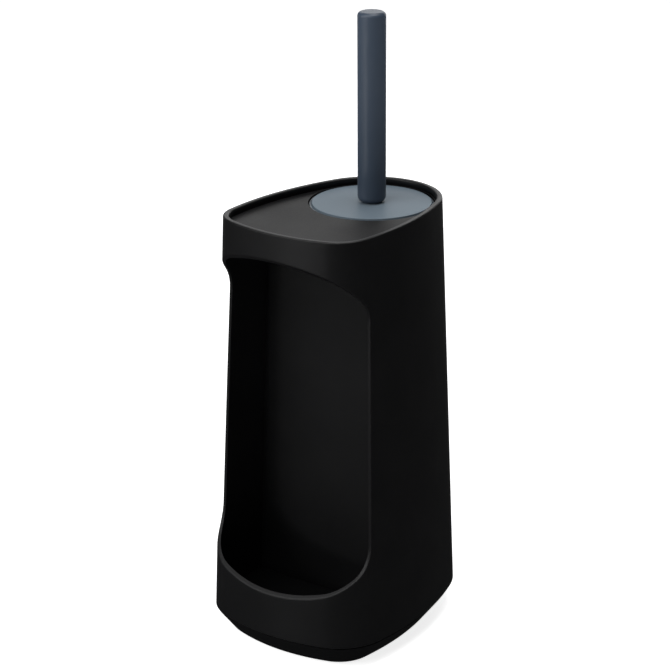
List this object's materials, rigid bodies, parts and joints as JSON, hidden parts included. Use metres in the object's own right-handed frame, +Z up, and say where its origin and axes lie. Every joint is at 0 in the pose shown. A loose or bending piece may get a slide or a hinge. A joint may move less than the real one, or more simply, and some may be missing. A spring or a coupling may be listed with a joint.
{
  "type": "toilet brush holder",
  "caption": "Free-standing black toilet brush holder with a wrap-round bay for spare rolls, a recessed deck, a lift-out drip cup, and a brush with a round lid and a straight handle.",
  "frame": {"origin": "on the floor, under the middle of the housing's bounding box", "axes": "+Z up, -Y out of the open front of the roll bay, +X to the side; the brush stands in the rear lobe at +Y"},
  "size_m": [0.193, 0.249, 0.5982],
  "materials": {
    "housing_black": "fine satin grain, black",
    "deck_black": "fine satin grain, black",
    "bay_black": "fine satin grain, black",
    "base_black": "matt black",
    "screw_steel": "zinc plated",
    "foot_rubber": "matt soft rubber",
    "cup_grey": "smooth grey",
    "lid_blue_grey": "soft matt blue grey",
    "grip_blue_grey": "soft-touch blue grey",
    "stem_white": "smooth white",
    "nut_black": "matt black",
    "stud_steel": "stainless",
    "insert_brass": "turned brass",
    "core_white": "smooth white",
    "bristle_white": "nylon tufts"
  },
  "bodies": {
    "holder": {"outer_shell": "housing_black", "top_deck": "deck_black", "partition_panel": "bay_black", "base_plinth": "base_black", "base_screws": "screw_steel", "rubber_feet": "foot_rubber"},
    "drip_cup_body": {"drip_cup": "cup_grey"},
    "lid": {"lid_disc": "lid_blue_grey"},
    "brush": {"handle_grip": "grip_blue_grey", "brush_stem": "stem_white", "lid_nut": "nut_black", "thread_stud": "stud_steel"},
    "brush_head": {"head_insert": "insert_brass", "head_core": "core_white", "bristles": "bristle_white"}
  },
  "joints": [
    {"name": "cup_lift", "type": "slide", "parent": "holder", "child": "drip_cup_body", "axis": [0, 0, 1], "range_m": [0, 0.3]},
    {"name": "brush_lift", "type": "slide", "parent": "drip_cup_body", "child": "lid", "axis": [0, 0, 1], "range_m": [0, 0.27]},
    {"name": "brush_turn", "type": "hinge", "parent": "lid", "child": "brush", "pos_m": [0, 0.0436, 0.45], "axis": [0, 0, 1], "continuous": true},
    {"name": "head_unscrew", "type": "slide", "parent": "brush", "child": "brush_head", "axis": [0, 0, -1], "range_m": [0, 0.016]}
  ]
}
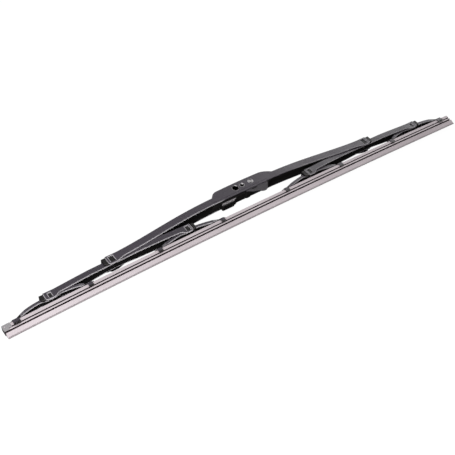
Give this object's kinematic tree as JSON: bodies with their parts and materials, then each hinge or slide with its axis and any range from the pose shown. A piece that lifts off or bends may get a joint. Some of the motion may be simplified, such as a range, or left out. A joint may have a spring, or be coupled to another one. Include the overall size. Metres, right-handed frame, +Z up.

*****

What is being asked: Select the lines that carry the string "object" and copy them.

Correct answer:
List this object's materials, rigid bodies, parts and joints as JSON, hidden parts included. Use metres in the object's own right-handed frame, +Z up, and say where its origin and axes lie. Every joint is at 0 in the pose shown. A loose or bending piece may get a slide or a hinge. A joint may move less than the real one, or more simply, and some may be missing. A spring or a coupling may be listed with a joint.
Give this object's kinematic tree as JSON: bodies with their parts and materials, then each hinge or slide with its axis and any range from the pose shown. A piece that lifts off or bends may get a joint. Some of the motion may be simplified, such as a range, or left out. A joint may have a spring, or be coupled to another one. Include the overall size. Metres, right-handed frame, +Z up.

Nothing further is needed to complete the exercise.